In order to support the multiple transmission characteristics that could change dynamically in some deployments, DVB also defines a Transmission Parameter Signaling for automatic receiver compatibility. Manual selection of modulation parameters at the receiver is also possible.
In Australia, several features of DVB are used in a unique combination. While television services transmitted in SDTV require an MPEG1 Layer II audio stream, the service may also contain a Dolby Digital (AC-3) audio stream. For an HDTV transmission, however, either Dolby Digital or MPEG-1 audio is allowed. In addition, the requirement of analog and digital simulcasting, together with a minimum annual HDTV programming requirement, has led to a so-called triplecast scenario.
ISDB-T
ISDB-T, standardized in Japan by ARIB, was developed after ATSC and DVB, and hence has several newer features. Band-segmented transmission-OFDM (BST-OFDM) can provide simultaneous services for HDTV and mobile and portable reception by dividing a 6MHz channel into 13 segments for signal transmission.
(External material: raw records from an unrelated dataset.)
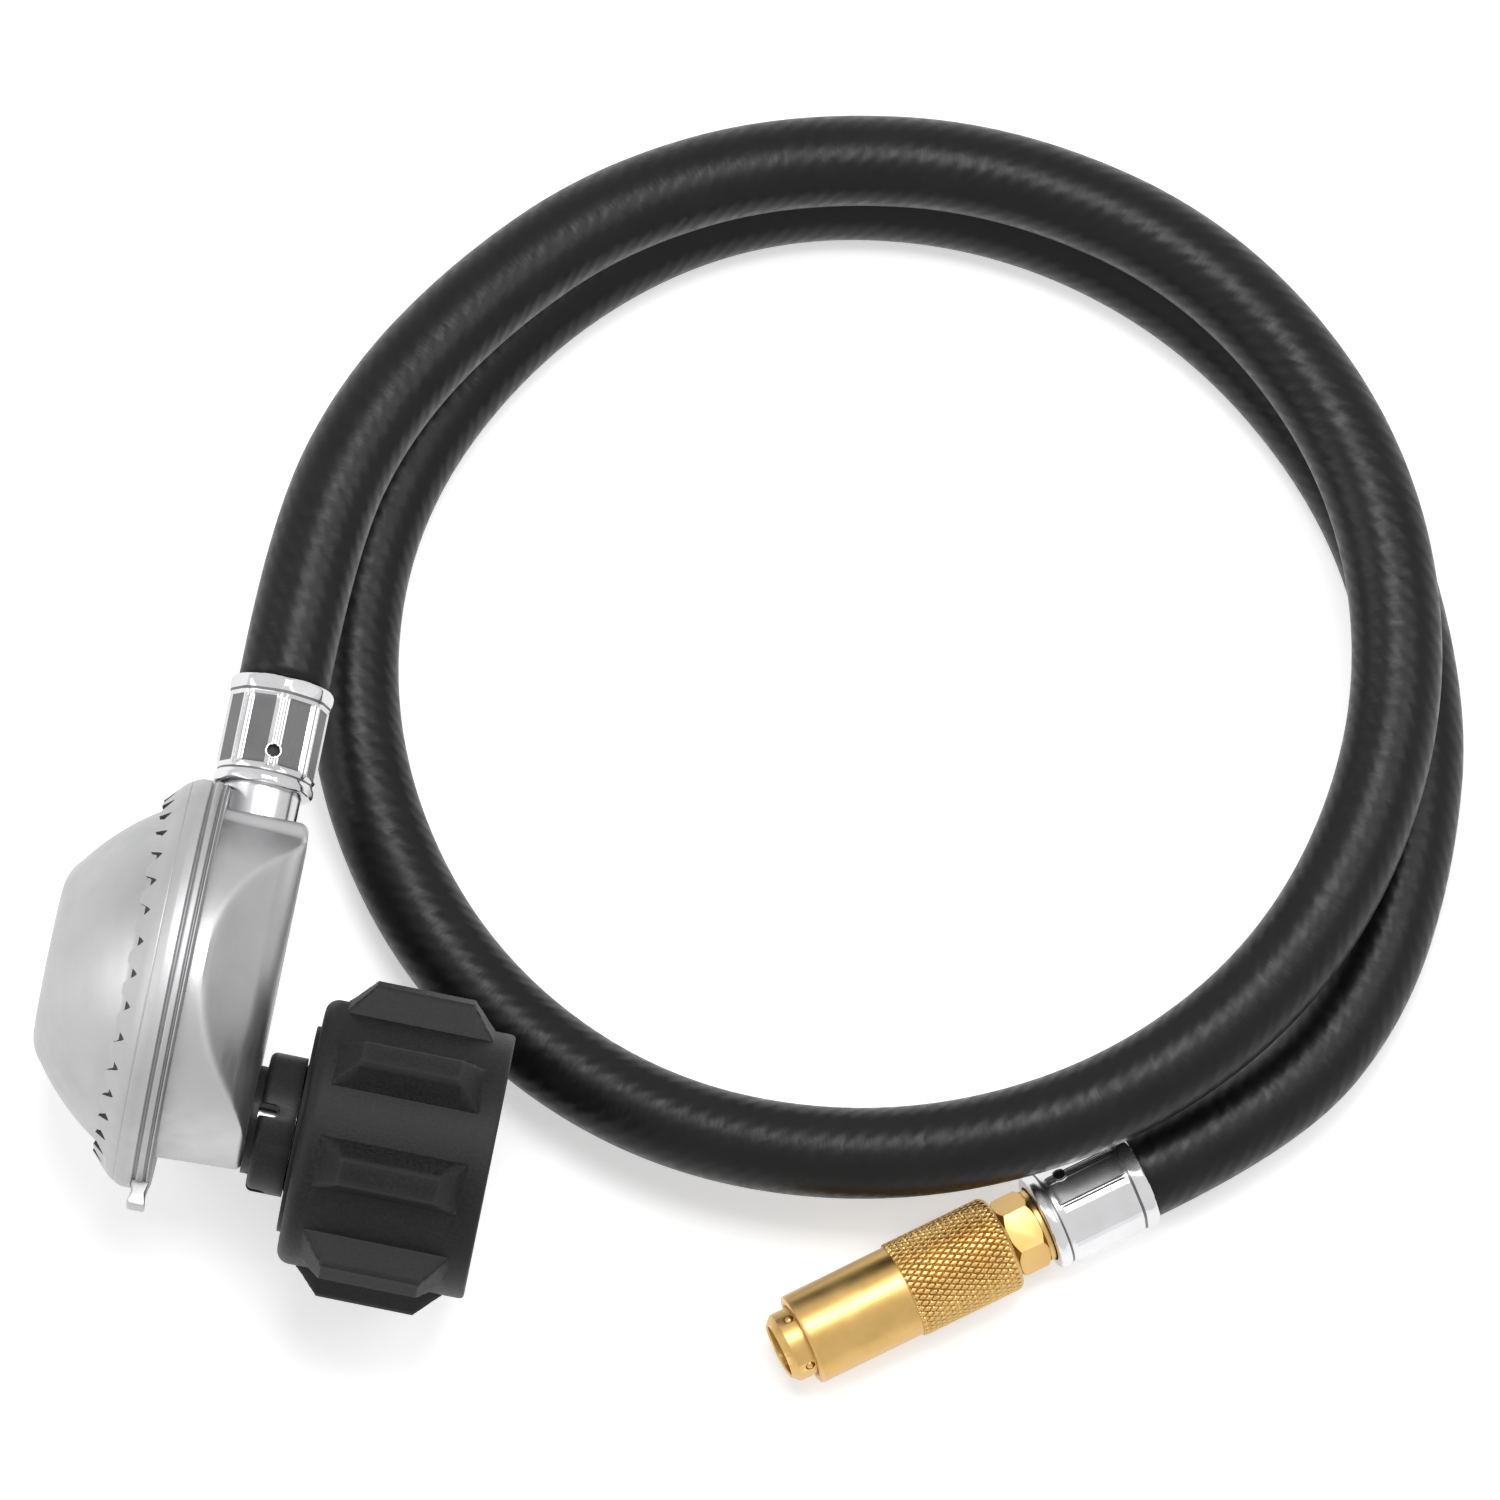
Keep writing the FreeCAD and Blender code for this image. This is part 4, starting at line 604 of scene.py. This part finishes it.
def make_hose():
    """Tube along the route and a little way into both ferrules. Its UV map runs in metres along it and
    round it. Returns the tube and the route."""
    route = route_line()
    far_axis = Vector((math.cos(COUPLER_TURN), math.sin(COUPLER_TURN), 0))
    line = [HOSE_START - Vector((0, INSIDE_FERRULE, 0)), *route, COUPLER_PLACE + far_axis * INSIDE_FERRULE]
    built = bmesh.new()
    uv = built.loops.layers.uv.new("Route")
    rings = []
    lengths = [0.0]
    for index, place in enumerate(line):
        before, after = line[max(index - 1, 0)], line[min(index + 1, len(line) - 1)]
        ahead = (after - before).normalized()
        side = ahead.cross(Vector((0, 0, 1))).normalized()
        up = side.cross(ahead)
        ring = []
        for k in range(HOSE_SIDES):
            angle = 2 * math.pi * k / HOSE_SIDES
            offset = (side * math.sin(angle) - up * math.cos(angle)) * HOSE_DIAMETER / 2
            ring.append(built.verts.new(place + offset))
        rings.append(ring)
        if index:
            lengths.append(lengths[-1] + (place - line[index - 1]).length)
    girth = math.pi * HOSE_DIAMETER
    for row in range(len(rings) - 1):
        for k in range(HOSE_SIDES):
            after = (k + 1) % HOSE_SIDES
            low, high = rings[row], rings[row + 1]
            face = built.faces.new((low[k], low[after], high[after], high[k]))
            face.smooth = True
            corners = ((row, k), (row, k + 1), (row + 1, k + 1), (row + 1, k))
            for loop, (r, c) in zip(face.loops, corners):
                loop[uv].uv = (lengths[r], girth * c / HOSE_SIDES)
    built.faces.new(rings[0])
    built.faces.new(rings[-1][::-1])
    bmesh.ops.recalc_face_normals(built, faces=built.faces)
    mesh = bpy.data.meshes.new("hose_cover")
    built.to_mesh(mesh)
    built.free()
    hose = show("hose_cover", mesh, STATIC, "hose_rubber", "hose")
    return hose, route


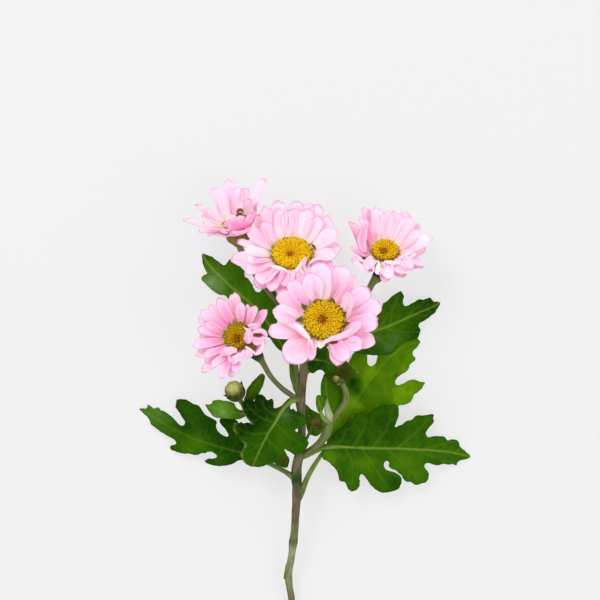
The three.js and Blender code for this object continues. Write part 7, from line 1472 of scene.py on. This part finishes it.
def bud(name, b, look):
    rng = seed(name)
    c, n = plan(b["c"][0], b["c"][1], b["z"]), unit(b["n"])
    e1 = unit(np.array([1.0, 0, 0]) - n * n[0])
    e2 = np.cross(n, e1)
    r, h = b["r"] * 0.92 * PLUMP.get(name, 1.0), b["h"] * 0.95
    loose, reach = FLARE[name]
    brown = 0.76 if name == "brown_bud" else 0.0
    spots = BUD_SPOTS.get(name, [])

    def painted_light_and_brown(q):
        """How much painted light and painted shade the bud has, and how brown it is, at points of its skin."""
        u, v = seen(q)
        return np.stack([sum((how * bell(np.hypot(u - a, v - b), reach) for a, b, reach, how, which in spots if which == k), np.zeros(len(q))) for k in range(3)], 1)

    counts = (7, 8, 9, 8)
    shape = Shape(2 * sum(counts) + 2 * loose + 2)
    prof = spline([[0.0, -h], [0.5 * r, -h * 0.98], [0.86 * r, -0.6 * h], [r * 0.97, -0.1 * h], [0.9 * r, 0.42 * h], [0.62 * r, 0.8 * h], [0.3 * r, 0.93 * h], [0.0, 0.96 * h]], 4)
    prof[0, 0] = prof[-1, 0] = 0
    sides = 30
    lathe(shape, c, n, prof, sides, brown=brown, petal=np.concatenate([np.stack([np.full(sides, 0.2), np.full(sides, 0.8), np.full(sides, 0.3)], -1)] * (len(prof) - 2) + [np.array([[0.2, 0.3, 0.3], [0.2, 0.9, 0.3]])]))
    d = np.r_[0, np.cumsum(np.linalg.norm(np.diff(prof, axis=0), axis=1))]
    for row, count in enumerate(counts):
        a0, a1 = ((0.04, 0.45), (0.12, 0.62), (0.24, 0.80), (0.42, 0.95))[row]
        for k in range(count):
            phi = 2 * math.pi * (k + 0.5 * (row % 2) + rng.uniform(-0.15, 0.15)) / count
            rows, cols = 9, 7
            s = np.linspace(-1, 1, cols)[None, :]
            T = np.linspace(0, 1, rows)[:, None] * (1 - 0.34 * (1 - np.sqrt(np.clip(1 - s * s, 0, 1))))
            along = (a0 + (a1 - a0 + rng.uniform(-0.05, 0.02)) * T) * d[-1]
            rad, hh = np.interp(along, d, prof[:, 0]), np.interp(along, d, prof[:, 1])
            half = (math.pi / count) * 1.2 * r * (0.7 + 0.3 * np.sin(np.pi * np.clip(T * 0.8 + 0.1, 0, 1)))
            ang = phi + s * np.minimum(half / np.maximum(rad, 0.25 * r), 1.2)
            lift = 0.06 + 0.09 * (3 - row) * r / 4.5 + 0.15 * T**2 + 0.06 * (1 - s * s)
            mid = c + (np.cos(ang)[..., None] * e1 + np.sin(ang)[..., None] * e2) * (rad + lift)[..., None] + n * (hh + lift * 0.3 * T)[..., None]
            sheet(shape, mid[:, ::-1], np.full((rows, cols), 0.12), petal=np.stack(np.broadcast_arrays(s[:, ::-1], T[:, ::-1] * 0.95, rng.uniform()), -1), brown=np.clip(brown + rng.uniform(-0.15, 0.15), 0, 1))
    for k in range(loose):
        phi = 2 * math.pi * (k + rng.uniform(-0.2, 0.2)) / loose
        out = e1 * math.cos(phi) + e2 * math.sin(phi)
        long = reach * rng.uniform(0.82, 1.15)
        T = np.linspace(0, 1, 9)[:, None]
        s = np.linspace(-1, 1, 7)[None, :]
        w = 0.3 * reach * np.sin(np.pi * (0.22 + 0.78 * T)) ** 0.8
        mid = c - n * h * 0.35 + out * (r * 0.75 + long * (0.75 * T - 0.1 * T**2))[..., None] + n * (long * (0.3 * T + 0.6 * T**2) + 0.2 * s * s)[..., None] + (np.cross(n, out)) * (s * w)[..., None]
        sheet(shape, mid[:, ::-1], np.full((9, 7), 0.16), petal=np.stack(np.broadcast_arrays(s[:, ::-1], T[:, ::-1], rng.uniform()), -1), brown=rng.uniform(0.0, 0.3 if name == "left_bud" else 0.9), loose=1.0)
    if name in GROWS_FROM:
        foot = c - n * h * 0.8
        line = spline(rooted(name, [[*seen(foot), foot[2], 0.8], [*seen(foot + n * 0.6), foot[2] + n[2] * 0.6, 0.7]]), 6)
        tube(shape, plan(line[:, 0], line[:, 1], line[:, 2]), line[:, 3], 14, ribs=5, rib=0.06, petal=[[0.2, 0.7, 0.3]], brown=0.45)
    for points, values in zip(shape.points, shape.values):
        values["wear"] = painted_light_and_brown(points)
        if "loose" in values:
            values["wear"] = np.stack([0 * values["loose"], np.maximum(values["wear"][:, 1], 0.5), values["wear"][:, 2]], 1)
    return shape.finish(name + "_fine", look, "withered_bud" if name == "brown_bud" else "green_bud", name)


# ---- the whole spray -----------------------------------------------------------------------------

petal_m, disc_m, bract_m, stem_m, leaf_m, bud_m = petal_look(), disc_look(), bract_look(), stem_look(), leaf_look(), bud_look()

for name in DATA["stems"]:
    stem(name, stem_m)
for name, h in DATA["heads"].items():
    f = head_frame(h)
    disc(name, h, f, disc_m, 0.55 if name == "left_head" else 0.0)
    # how dark each head's cup is; the rear head's, below 0, is painted lighter, a painted highlight where light catches
    # it
    bracts(name, h, f, bract_m, dict(right_head=0.75, left_head=0.45, rear_head=-0.28).get(name, 0.0))
    whorl(name, h, f, 1, petal_m)
    whorl(name, h, f, 0, petal_m)
for name, b in DATA["buds"].items():
    bud(name, b, bud_m)
for name, d in DATA["leaves"].items():
    leaf(name, d, leaf_m)

# ---- floor, light and camera ------------------------------------------------------------------------

floor_mesh = bpy.data.meshes.new("floor")
floor_mesh.from_pydata([(-4, -4, -0.0002), (4, -4, -0.0002), (4, 4, -0.0002), (-4, 4, -0.0002)], [], [(0, 1, 2, 3)])
floor = bpy.data.objects.new("floor", floor_mesh)
bpy.context.scene.collection.objects.link(floor)
paper = bpy.data.materials.new("floor_paper")
paper.use_nodes = True
pb = paper.node_tree.nodes["Principled BSDF"].inputs
pb["Base Color"].default_value = (0.20, 0.20, 0.20, 1)
pb["Roughness"].default_value = 0.9
pb["Specular IOR Level"].default_value = 0.0
pb["Emission Color"].default_value = (1, 1, 1, 1)
pb["Emission Strength"].default_value = 0.652
floor_mesh.materials.append(paper)

world = bpy.data.worlds.new("studio")
world.use_nodes = True
bg = world.node_tree.nodes["Background"].inputs
bg["Color"].default_value = (1, 1, 1, 1)
bg["Strength"].default_value = 0.72
bpy.context.scene.world = world


def lamp(name, at, to, size, power, colour=(1, 1, 1)):
    data = bpy.data.lights.new(name, "AREA")
    data.shape = "DISK"
    data.size = size
    data.energy = power
    data.color = colour
    ob = bpy.data.objects.new(name, data)
    ob.location = at
    ob.rotation_euler = (Vector(to) - Vector(at)).to_track_quat("-Z", "Y").to_euler()
    ob.visible_camera = False
    bpy.context.scene.collection.objects.link(ob)
    return ob


lamp("key", (-0.55, 0.75, 1.15), (0, 0.03, 0.03), 0.7, 9.2)
lamp("fill", (0.75, -0.35, 1.0), (0, 0, 0.03), 0.9, 4.5)

cam_data = bpy.data.cameras.new("camera")
cam_data.lens = 120
cam_data.sensor_width = 36
cam_data.clip_start, cam_data.clip_end = 0.05, 20
cam = bpy.data.objects.new("camera", cam_data)
cam.location = (OFFSET[0] / 1000, OFFSET[1] / 1000, (DATA["CAM"] + DATA["Z0"]) / 1000)
cam.rotation_euler = (0, 0, 0)
bpy.context.scene.collection.objects.link(cam)
bpy.context.scene.camera = cam
bpy.context.scene.view_settings.view_transform = "Standard"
For example, a mobile reception service that employs one segment can be partially received, together with HDTV broadcasting on the other 12 segments. Three SDTV services could likewise occupy 12 segments. Similarly, a separate digital terrestrial sound broadcasting service can use a one- or three-segment scheme. In this manner, a common one-segment receiver can receive both TV and sound broadcasting services.
Also, an HDTV mobile reception mode was developed using reception direction-control techniques and Doppler-shift compensation techniques. Using this mode, stable HDTV reception has been demonstrated at speeds of 100km/h (62mph).
While DVB has a separate standard for handheld and mobile applications (DVB-H), ISDBT has a handheld mode as a subset of the standard (as does ATSC). By using one segment in the center of the 13 segments, the handheld service has a capacity of 312Kb/s, using QPSK modulation. MPEG4/AVC is the supported video codec for this mode.